Administrative Courts. Was a false claim filed with Worker’s Comp? If so, an administrative court, which exists within the organization and only for the purpose of deciding related cases, may hear the testimony. Many federal and state governmental organizations have the organized judicial bodies.
State Courts. Of course, an administrative court has very limited jurisdiction and if a case, even a related one, cannot be decided within such an organization, then the next step would be to seek the audience of a state court. Every state in this country, including Washington, D.C., has its own individual court system. Again, these courts have limited jurisdiction and they are limited by geography. Generally, these courts see cases that involve state laws, such as a Tampa auto accident, for example. There is also, in most states, a State Supreme Court that acts as a slightly higher power when compared to others that exist within the same borders.
Federal District Courts. When it is not state law being questioned in a particular area, but rather a federal law, district courts may claim jurisdiction. These courts are also commonly utilized when the two parties of the case reside in different states. There are ninety-four district courts in this country. There is at least one federal district court in each state, Washington, D.C., Puerto Rico, the Virgin Islands, Guam, and the Northern Mariana Islands.

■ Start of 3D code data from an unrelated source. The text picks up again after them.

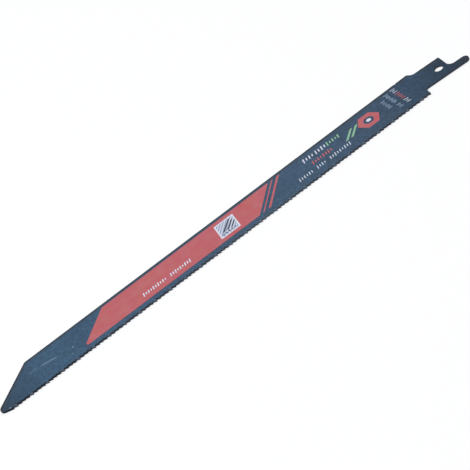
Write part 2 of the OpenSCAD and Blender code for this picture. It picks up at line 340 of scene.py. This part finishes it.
def enamelMaterial():
    material, tree = newTree("baked enamel")
    place = addNode(tree, "ShaderNodeTexCoord").outputs["Object"]
    axes = addNode(tree, "ShaderNodeSeparateXYZ", {0: place})
    # the enamel's tone along the blade, partly painted shade toward both ends
    ramp = toneAlong(tree, axes, enamel["alongTonesAndShade"])
    clouds = addNode(tree, "ShaderNodeTexNoise",
                     {"Vector": place, "Scale": 1 / (enamel["cloudSize"] * mm), "Detail": 3.0})
    grain = addNode(tree, "ShaderNodeTexNoise",
                    {"Vector": place, "Scale": 1 / (enamel["grainSize"] * mm), "Detail": 2.0})
    drift = addNode(tree, "ShaderNodeMapRange",
                    {"Value": clouds.outputs[0], "From Min": noiseSpan[0], "From Max": noiseSpan[1],
                     "To Min": 1 - enamel["drift"], "To Max": 1 + enamel["drift"]})
    fleck = addNode(tree, "ShaderNodeMapRange",
                    {"Value": grain.outputs[0], "From Min": noiseSpan[0], "From Max": noiseSpan[1],
                     "To Min": 1 - enamel["fleck"], "To Max": 1 + enamel["fleck"]})
    shade = addNode(tree, "ShaderNodeMath", {0: drift.outputs[0], 1: fleck.outputs[0]}, operation="MULTIPLY")
    shaded = addNode(tree, "ShaderNodeVectorMath", {0: ramp.outputs[0], "Scale": shade.outputs[0]},
                     operation="SCALE")
    least = 1 - enamel["cast"] / 2
    cast = addNode(tree, "ShaderNodeVectorMath",
                   {0: clouds.outputs[1], 1: (enamel["cast"],) * 3, 2: (least,) * 3},
                   operation="MULTIPLY_ADD")
    body = addNode(tree, "ShaderNodeVectorMath", {0: shaded.outputs[0], 1: cast.outputs[0]},
                   operation="MULTIPLY")
    # pale marks: real specks, painted reflection streaks and a painted glint
    worn = addNode(tree, "ShaderNodeMix", {0: wearAndGlintMask(tree, place).outputs[0], 6: body.outputs[0],
                                           7: paint(wearAndGlints["tone"])}, data_type="RGBA")
    margin = rimMask(tree, place, axes, enamel["marginFade"], enamel["marginShare"])
    greyed = addNode(tree, "ShaderNodeMix", {0: margin.outputs[0], 6: worn.outputs[2],
                                             7: paint(enamel["marginTone"])}, data_type="RGBA")
    rim = rimMask(tree, place, axes, enamel["rimFade"], enamel["rimShare"])
    rimmed = addNode(tree, "ShaderNodeMix", {0: rim.outputs[0], 6: greyed.outputs[2],
                                             7: paint(enamel["rimTone"])}, data_type="RGBA")
    toTeeth = addNode(tree, "ShaderNodeMapRange",
                      {"Value": axes.outputs[1], "From Min": enamel["toothBand"][0] * mm,
                       "From Max": enamel["toothBand"][1] * mm}, interpolation_type="SMOOTHSTEP")
    # the teeth's tone along the row, partly painted shade toward the nose, with a painted glint near -92 mm
    toothToneAndLight = toneAlong(tree, axes, enamel["toothTonesAndLight"])
    toothed = addNode(tree, "ShaderNodeMix", {0: toTeeth.outputs[0], 6: rimmed.outputs[2],
                                              7: toothToneAndLight.outputs[0]}, data_type="RGBA")
    height = addNode(tree, "ShaderNodeMath", {0: axes.outputs[2]}, operation="ABSOLUTE")
    toFace = addNode(tree, "ShaderNodeMapRange",
                     {"Value": height.outputs[0], "From Min": enamel["coatEdge"][0] * mm,
                      "From Max": enamel["coatEdge"][1] * mm})
    # the cut edges get painted shade along the blade, with a painted glint near -92 mm
    edgeShade = toneAlong(tree, axes, enamel["edgeShadeAndGlint"])
    coat = addNode(tree, "ShaderNodeMix", {0: toFace.outputs[0], 6: edgeShade.outputs[0],
                                           7: toothed.outputs[2]}, data_type="RGBA")
    # painted highlight and painted shade on the set teeth
    coat = paintSetHighlightAndShade(tree, axes, toTeeth, coat)
    gloss = addNode(tree, "ShaderNodeMapRange", {"Value": grain.outputs[0], "To Min": enamel["roughness"][0],
                                                 "To Max": enamel["roughness"][1]})
    peel = addNode(tree, "ShaderNodeTexNoise",
                   {"Vector": place, "Scale": 1 / (enamel["peelSize"] * mm), "Detail": 1.0})
    bump = addNode(tree, "ShaderNodeBump",
                   {"Strength": enamel["peelStrength"], "Distance": enamel["peelDepth"] * mm,
                    "Height": peel.outputs[0]})
    surface = addNode(tree, "ShaderNodeBsdfPrincipled",
                      {"Base Color": coat.outputs[2], "Roughness": gloss.outputs[0],
                       "Normal": bump.outputs[0], "IOR": enamel["ior"],
                       "Specular IOR Level": enamel["gloss"]})
    addNode(tree, "ShaderNodeOutputMaterial", {"Surface": surface.outputs[0]})
    return material


# ---- screen-printing ink: matt, thin and slightly uneven, with the weave of the screen in it
inks = {
    "red": {"name": "red screen-printing ink", "tone": "#c0585e", "worn": "#ae6c6e", "slot": "red_ink"},
    "white": {"name": "white screen-printing ink", "tone": "#dfe3ee", "worn": "#b9c1d0",
              "slot": "white_ink"},
    "label": {"name": "lavender and white screen-printing ink", "tone": "#e3e4f0", "worn": "#ccd0de",
              "slot": "white_ink"},
    "green": {"name": "green screen-printing ink", "tone": "#93bd98", "worn": "#7ea78b",
              "slot": "green_ink"},
    "dark": {"name": "dark slate screen-printing ink", "tone": "#232935", "worn": "#333c4b",
             "slot": "dark_ink"},
    "grey": {"name": "thin white screen-printing ink", "tone": "#96a9bd", "worn": "#70859a",
             "slot": "white_ink"},
}
labelField = {
    "centre": (-103.8, 0.45),   # mm
    "half": (3.95, 4.2),        # half the width and height of the hatched field in the pale border
    "lean": 8.0,                # degrees
    "hatch": 1.15,              # mm from one line of the hatching to the next
    "slope": -48.5,             # degrees by which the lines are turned
    "wobble": 0.6,
    "light": "#d2d8e6",
    "dark": "#8d98ae",
}
weave = {
    "patchSize": 4.0,       # mm, uneven pressure of the squeegee
    "cast": 0.3,            # share by which each colour channel drifts by itself
    "meshSize": 0.45,       # mm, drawn coarser than the real 0.1 mm screen so that it shows
    "meshDepth": 0.008,     # mm
    "meshStrength": 0.3,
    "thinSpan": (0.7, 1.35),    # sum of both patterns where the ink begins to thin and is thinnest
    "roughness": (0.5, 0.64),
    "ior": 1.48,
    "gloss": 0.15,
}


# The label's field is hatched with slanted lines inside its white border
def hatchField(tree, place, tone):
    field = labelField
    fromCentre = addNode(tree, "ShaderNodeVectorMath",
                         {0: place, 1: (field["centre"][0] * mm, field["centre"][1] * mm, 0.0)},
                         operation="SUBTRACT")
    slant = addNode(tree, "ShaderNodeVectorMath",
                    {0: fromCentre.outputs[0], 1: (1.0, -math.tan(math.radians(field["lean"])), 0.0)},
                    operation="DOT_PRODUCT")
    axes = addNode(tree, "ShaderNodeSeparateXYZ", {0: fromCentre.outputs[0]})
    wide = addNode(tree, "ShaderNodeMath", {0: slant.outputs["Value"]}, operation="ABSOLUTE")
    tall = addNode(tree, "ShaderNodeMath", {0: axes.outputs[1]}, operation="ABSOLUTE")
    inWidth = addNode(tree, "ShaderNodeMath", {0: wide.outputs[0], 1: field["half"][0] * mm},
                      operation="LESS_THAN")
    inHeight = addNode(tree, "ShaderNodeMath", {0: tall.outputs[0], 1: field["half"][1] * mm},
                       operation="LESS_THAN")
    inside = addNode(tree, "ShaderNodeMath", {0: inWidth.outputs[0], 1: inHeight.outputs[0]},
                     operation="MULTIPLY")
    turned = addNode(tree, "ShaderNodeMapping",
                     {"Vector": fromCentre.outputs[0], "Rotation": (0.0, 0.0, math.radians(field["slope"]))})
    lines = addNode(tree, "ShaderNodeTexWave",
                    {"Vector": turned.outputs[0], "Scale": oneWave / (field["hatch"] * mm),
                     "Distortion": field["wobble"], "Detail": 1.0}, bands_direction="Y")
    hatched = addNode(tree, "ShaderNodeMix", {0: lines.outputs[1], 6: paint(field["dark"]),
                                              7: paint(field["light"])}, data_type="RGBA")
    return addNode(tree, "ShaderNodeMix", {0: inside.outputs[0], 6: tone, 7: hatched.outputs[2]},
                   data_type="RGBA")


def inkMaterial(kind):
    ink = inks[kind]
    material, tree = newTree(ink["name"])
    place = addNode(tree, "ShaderNodeTexCoord").outputs["Object"]
    patches = addNode(tree, "ShaderNodeTexNoise",
                      {"Vector": place, "Scale": 1 / (weave["patchSize"] * mm), "Detail": 2.0})
    threads = addNode(tree, "ShaderNodeTexNoise",
                      {"Vector": place, "Scale": 1 / (weave["meshSize"] * mm), "Detail": 1.0})
    both = addNode(tree, "ShaderNodeMath", {0: patches.outputs[0], 1: threads.outputs[0]}, operation="ADD")
    thin = addNode(tree, "ShaderNodeMapRange",
                   {"Value": both.outputs[0], "From Min": weave["thinSpan"][0],
                    "From Max": weave["thinSpan"][1]})
    plain = addNode(tree, "ShaderNodeMix",
                    {0: thin.outputs[0], 6: paint(ink["tone"]), 7: paint(ink["worn"])}, data_type="RGBA")
    least = 1 - weave["cast"] / 2
    cast = addNode(tree, "ShaderNodeVectorMath",
                   {0: patches.outputs[1], 1: (weave["cast"],) * 3, 2: (least,) * 3},
                   operation="MULTIPLY_ADD")
    tone = addNode(tree, "ShaderNodeMix", {0: 1.0, 6: plain.outputs[2], 7: cast.outputs[0]},
                   data_type="RGBA", blend_type="MULTIPLY")
    if kind == "label":
        tone = hatchField(tree, place, tone.outputs[2])
    gloss = addNode(tree, "ShaderNodeMapRange", {"Value": threads.outputs[0], "To Min": weave["roughness"][0],
                                                 "To Max": weave["roughness"][1]})
    bump = addNode(tree, "ShaderNodeBump",
                   {"Strength": weave["meshStrength"], "Distance": weave["meshDepth"] * mm,
                    "Height": threads.outputs[0]})
    surface = addNode(tree, "ShaderNodeBsdfPrincipled",
                      {"Base Color": tone.outputs[2], "Roughness": gloss.outputs[0],
                       "Normal": bump.outputs[0], "IOR": weave["ior"],
                       "Specular IOR Level": weave["gloss"]})
    addNode(tree, "ShaderNodeOutputMaterial", {"Surface": surface.outputs[0]})
    return material


materials = {kind: inkMaterial(kind) for kind in inks}
materials["enamel"] = enamelMaterial()
dressed = {"blade": "enamel", "red_print": "red", "white_print": "label", "green_print": "green",
           "dark_print": "dark"}
for nodeName, kind in dressed.items():
    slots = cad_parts[nodeName].data.materials
    slots.clear()
    slots.append(materials[kind])
print("enamel and inks applied")


# ---- rows of short slanted bars, a plain pattern in thin coats of ink
bar = {
    "corner": 0.12,         # share of a bar's width and height that its rounded corners take
    "coat": 0.03,           # mm
    "lean": 12.0,           # degrees
}
panelFace = face + bar["coat"]
heights = (1.0, 0.62, 0.84, 0.5, 0.92, 0.7)     # of the bars in turn, as shares of the row's height

# Each row: its ink, the start of its lower edge, its direction in degrees, its height, the width of a bar
# and the gap after it, mm, the number of bars in each group, the wider gap between groups, and the height
# of the face that it is printed on
rows = [
    {"piece": "panel_row", "ink": "white", "start": (-145.7, -3.75), "turn": 0, "height": 2.3, "width": 0.5,
     "gap": 0.62, "groups": (10, 9), "groupGap": 2.2, "base": panelFace},
    {"piece": "upper_row", "ink": "white", "start": (-64.7, 2.95), "turn": 0, "height": 2.9, "width": 0.54,
     "gap": 0.86, "groups": (4, 4), "groupGap": 1.2, "base": face},
    {"piece": "upper_row_end", "ink": "green", "start": (-53.2, 2.95), "turn": 0, "height": 2.7, "width": 0.6,
     "gap": 0.72, "groups": (5,), "groupGap": 1.2, "base": face},
    {"piece": "middle_row", "ink": "red", "start": (-62.8, -1.35), "turn": 0, "height": 2.5, "width": 0.55,
     "gap": 0.7, "groups": (8,), "groupGap": 1.2, "base": face},
    {"piece": "lower_row", "ink": "white", "start": (-71.7, -5.4), "turn": 0, "height": 2.3, "width": 0.38,
     "gap": 0.79, "groups": (6, 4, 9), "groupGap": 2.4, "base": face},
    {"piece": "cross_row_far", "ink": "grey", "start": (-26.1, 4.9), "turn": -90, "height": 1.9, "width": 0.4,
     "gap": 0.6, "groups": (7,), "groupGap": 1.0, "base": face},
    {"piece": "cross_row_middle", "ink": "grey", "start": (-23.0, 7.2), "turn": -90, "height": 2.0,
     "width": 0.45, "gap": 0.6, "groups": (8, 3), "groupGap": 2.0, "base": face},
    {"piece": "cross_row_near_top", "ink": "white", "start": (-19.6, 7.5), "turn": -90, "height": 2.2,
     "width": 0.3, "gap": 0.85, "groups": (3,), "groupGap": 1.0, "base": face},
    {"piece": "cross_row_near_middle", "ink": "red", "start": (-19.6, 3.7), "turn": -90, "height": 2.2,
     "width": 0.42, "gap": 0.73, "groups": (5,), "groupGap": 1.0, "base": face},
    {"piece": "cross_row_near_end", "ink": "white", "start": (-19.6, -2.7), "turn": -90, "height": 2.2,
     "width": 0.36, "gap": 0.79, "groups": (3,), "groupGap": 1.0, "base": face},
]


# One bar, 1 mm square: a plane with rounded corners, raised by a coat of ink
def modelBar():
    bpy.ops.object.select_all(action="DESELECT")
    bpy.ops.mesh.primitive_plane_add(size=mm, location=(0, 0, 0))
    master = bpy.context.object
    bpy.ops.object.mode_set(mode="EDIT")
    bpy.ops.mesh.select_all(action="SELECT")
    bpy.ops.mesh.bevel(offset=bar["corner"] * mm, segments=2, affect="VERTICES")
    bpy.ops.mesh.select_all(action="SELECT")
    bpy.ops.mesh.extrude_region_move(TRANSFORM_OT_translate={"value": (0, 0, bar["coat"] * mm)})
    bpy.ops.mesh.select_all(action="SELECT")
    bpy.ops.mesh.normals_make_consistent(inside=False)
    bpy.ops.object.mode_set(mode="OBJECT")
    return master


# Places of a row's bars: distance along the row and height of each
def rowBars(row):
    spots, along, count = [], 0.0, 0
    for number in row["groups"]:
        for _ in range(number):
            spots.append((along + row["width"] / 2, row["height"] * heights[count % len(heights)]))
            along += row["width"] + row["gap"]
            count += 1
        along += row["groupGap"] - row["gap"]
    return spots


def printRow(row, master):
    start = Matrix.Translation(Vector((*row["start"], row["base"])) * mm)
    turn = Matrix.Rotation(math.radians(row["turn"]), 4, "Z")
    shear = Matrix.Identity(4)
    shear[0][1] = math.tan(math.radians(bar["lean"]))
    copies = []
    for along, height in rowBars(row):
        single = master.copy()
        single.data = master.data.copy()
        bpy.context.collection.objects.link(single)
        size = Matrix.Diagonal((row["width"], height, 1.0, 1.0))
        middle = Matrix.Translation(Vector((along, row["height"] / 2, 0.0)) * mm)
        single.data.transform(start @ turn @ shear @ middle @ size)
        copies.append(single)
    bpy.ops.object.select_all(action="DESELECT")
    for single in copies:
        single.select_set(True)
    bpy.context.view_layer.objects.active = copies[0]
    bpy.ops.object.join()
    piece = bpy.context.object
    piece.name = row["piece"]
    piece.data.materials.clear()
    piece.data.materials.append(materials[row["ink"]])
    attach(piece, "root")


masterBar = modelBar()
for row in rows:
    printRow(row, masterBar)
bpy.data.objects.remove(masterBar)
print("rows printed:", len(rows))
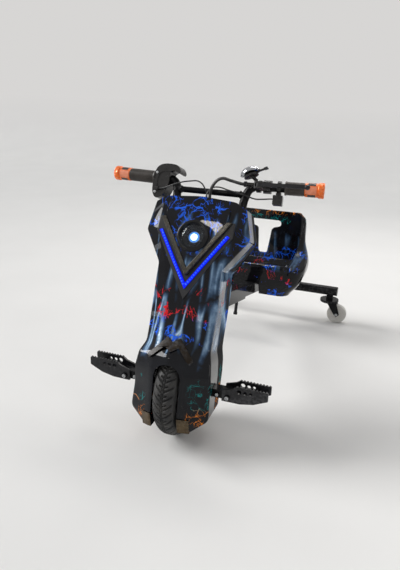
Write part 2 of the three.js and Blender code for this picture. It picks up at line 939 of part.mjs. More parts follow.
function barSide(sign, radius, count) {
  const end = new THREE.Vector3(sign * barEndStart, barEndSetback, barEndHeight);
  const bend = barShares.map(([across, back, up]) => new THREE.Vector3(
    sign * across * riserHalfWidth,
    back * barEndSetback,
    barClampHeight + up * barRise,
  ));
  const tube = solid(tubeAlong([...bend, end], radius, count, bendSteps));
  const foot = rodAlongX(0, bend[0].x, 0, barClampHeight, radius, count);
  const start = barRadius / 2 - radius;
  const straight = rodAlongX(sign * start, sign * barEndLength, 0, 0, radius, count);
  return join(foot, tube, moved(straight, barEndMatrix(sign)));
}

function handlebar() {
  const crossbarEnd = riserHalfWidth * 1.03;
  const crossbar = rodAlongX(-crossbarEnd, crossbarEnd, crossbarSetback, crossbarHeight, crossbarRadius);
  return join(barSide(1, barRadius, smallSides), barSide(-1, barRadius, smallSides), crossbar);
}

const barBore = (sign) => barSide(sign, barRadius + clearance, roundSides);

function barClamp() {
  const block = box(
    -clampHalfWidth,
    clampHalfWidth,
    -clampDepth / 2,
    clampDepth / 2,
    stemTop + clearance,
    barClampHeight + barRadius + fairingWall,
  );
  const reach = clampHalfWidth * 2;
  return cut(block, rodAlongX(-reach, reach, 0, barClampHeight, barRadius + clearance, roundSides));
}

// Parts on the straight bar ends, built along X and then placed
function onBarEnd(sign, body) {
  return moved(body, barEndMatrix(sign));
}

function sleeve(sign, from, to, outer) {
  const bore = rodAlongX(-sign * overrun, sign * capEnd * 2, 0, 0, barRadius + clearance, roundSides);
  return cut(rodAlongX(sign * from, sign * to, 0, 0, outer, roundSides), bore);
}

function gripCap(sign) {
  const cage = rodAlongX(sign * capStart, sign * capEnd, 0, 0, capRadius, roundSides);
  const flange = rodAlongX(sign * (capEnd - flangeLength), sign * capEnd, 0, 0, flangeRadius, roundSides);
  const boreEnd = barEndLength + clearance;
  const bore = rodAlongX(0, sign * boreEnd, 0, 0, barRadius + clearance, roundSides);
  const start = sign * (capStart + windowMargin);
  const end = sign * (capStart + windowMargin + windowLength);
  const [low, high] = [Math.min(start, end), Math.max(start, end)];
  const half = windowWidth / 2;
  const deep = capRadius - windowDepth;
  const pockets = [
    box(low, high, -half, half, deep, capRadius * 2),
    box(low, high, -half, half, -capRadius * 2, -deep),
    box(low, high, deep, capRadius * 2, -half, half),
    box(low, high, -capRadius * 2, -deep, -half, half),
  ];
  return onBarEnd(sign, cut(join(cage, flange), bore, ...pockets));
}

// Outline of the throttle housing from its outer top, as reach and height shares
const housingShares = [
  [0.95, 0.54], [0.46, 0.97], [-0.68, 1.0], [-1.03, 0.73], [-1.13, 0.41], [-0.95, 0.32],
  [-0.68, 0.54], [-0.3, 0.43], [-0.81, -0.28], [-0.62, -0.48], [-0.3, -0.76], [0.19, -0.97],
  [0.62, -1.0], [0.92, -0.76], [1.0, -0.35],
];

const nipplePlace = [housingReach * 0.4, -housingDepth / 2 - nippleRadius * 0.6, -housingDrop * 0.55];

function throttleHousing() {
  const points = housingShares.map(([reach, height]) => [
    -reach * housingReach,
    height * (height > 0 ? housingRise : housingDrop),
  ]);
  const body = frontPrism(points, -housingDepth / 2, housingDepth / 2);
  const [start, forward, height] = nipplePlace;
  const nipple = rodAlongX(-start, -start - nippleLength, forward, height, nippleRadius);
  return cut(onBarEnd(-1, join(body, nipple)), barBore(-1));
}

// Brake lever
function leverOutline() {
  // along from the pivot, forward from the bar
  const edgeShares = [
    [-0.04, 1.14], [0.2, 1.28], [0.55, 1.4], [0.98, 1.44],
    [0.98, 1.24], [0.55, 1.18], [0.2, 1.0], [0.06, 0.84],
  ];
  return edgeShares.map(([along, forward]) => [leverPivot + along * leverLength, -forward * leverReach]);
}

function brakeLever() {
  const low = -leverDrop - leverThickness / 2;
  const high = -leverDrop + leverThickness / 2;
  const blade = topPrism(leverOutline(), low, high);
  const hub = rodAlongZ(leverPivot, -leverReach, low, high, leverHubRadius, roundSides);
  const tip = new THREE.SphereGeometry(leverBallRadius, smallSides, smallSides / 2);
  tip.translate(leverPivot + leverLength, -leverReach * 1.34, -leverDrop);
  const bore = rodAlongZ(leverPivot, -leverReach, -overrun, overrun, leverPinRadius + clearance);
  return onBarEnd(1, cut(join(blade, hub, solid(tip)), bore));
}

const barrelStart = leverPivot - leverHubRadius - earThickness / 2;
const barrelEnd = barrelStart - barrelLength;

function brakeBracket() {
  const earGap = leverThickness / 2 + clearance;
  const top = -leverDrop + earGap + earThickness;
  const bottom = -leverDrop - earGap - earThickness;
  const ringEnd = bracketRingStart + bracketRingLength;
  const ears = topPrism([
    [ringEnd, -barRadius],
    [bracketRingStart, -barRadius],
    [leverPivot - leverHubRadius - earThickness, -leverReach + leverHubRadius / 2],
    [leverPivot - leverHubRadius - earThickness, -leverReach - leverHubRadius / 2],
    [leverPivot - leverHubRadius / 2, -leverReach - leverHubRadius],
    [leverPivot + leverHubRadius, -leverReach - leverHubRadius],
    [ringEnd, -leverReach + leverHubRadius],
  ], bottom, top);
  const room = leverHubRadius + 4 * clearance;
  const inner = -leverDrop - earGap;
  const outer = -leverDrop + earGap;
  const pocket = join(
    box(leverPivot, ringEnd * 2, -leverReach * 2, -leverReach + room, inner, outer),
    rodAlongZ(leverPivot, -leverReach, inner, outer, room, roundSides),
    box(leverPivot - room, leverPivot + room, -leverReach * 2, -leverReach, inner, outer),
  );
  const pin = rodAlongZ(leverPivot, -leverReach, bottom - clearance, top + clearance, leverPinRadius);
  const barrel = rodAlongX(barrelStart, barrelEnd, -leverReach, -leverDrop, barrelRadius);
  const ring = sleeve(1, bracketRingStart, ringEnd, controlRingRadius);
  const bore = rodAlongX(-overrun, capEnd, 0, 0, barRadius + clearance, roundSides);
  return onBarEnd(1, cut(join(cut(join(ears, barrel), pocket), pin, ring), bore));
}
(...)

Federal Courts of Appeals. As one might guess, these courts hear the cases that have been previously decided in district courts and then appealed. There are twelve courts, which each presiding over a specific geographical region. There is also the Court of Appeals for the Federal Circuit, which has nationwide jurisdiction in certain types of cases, including those previously heard by the Court of International Trade and the Court of Federal Claims.
Supreme Court. Above all others in this country is the United States Supreme Court. This is the court that decides only a limited number of cases each year, many of which have worked their way up from state or district courts. The cases heard by the Supreme Court often question translations of the U.S. Constitution. Therefore, decisions made in the Supreme Court can have a serious and lasting impact on the country as a whole.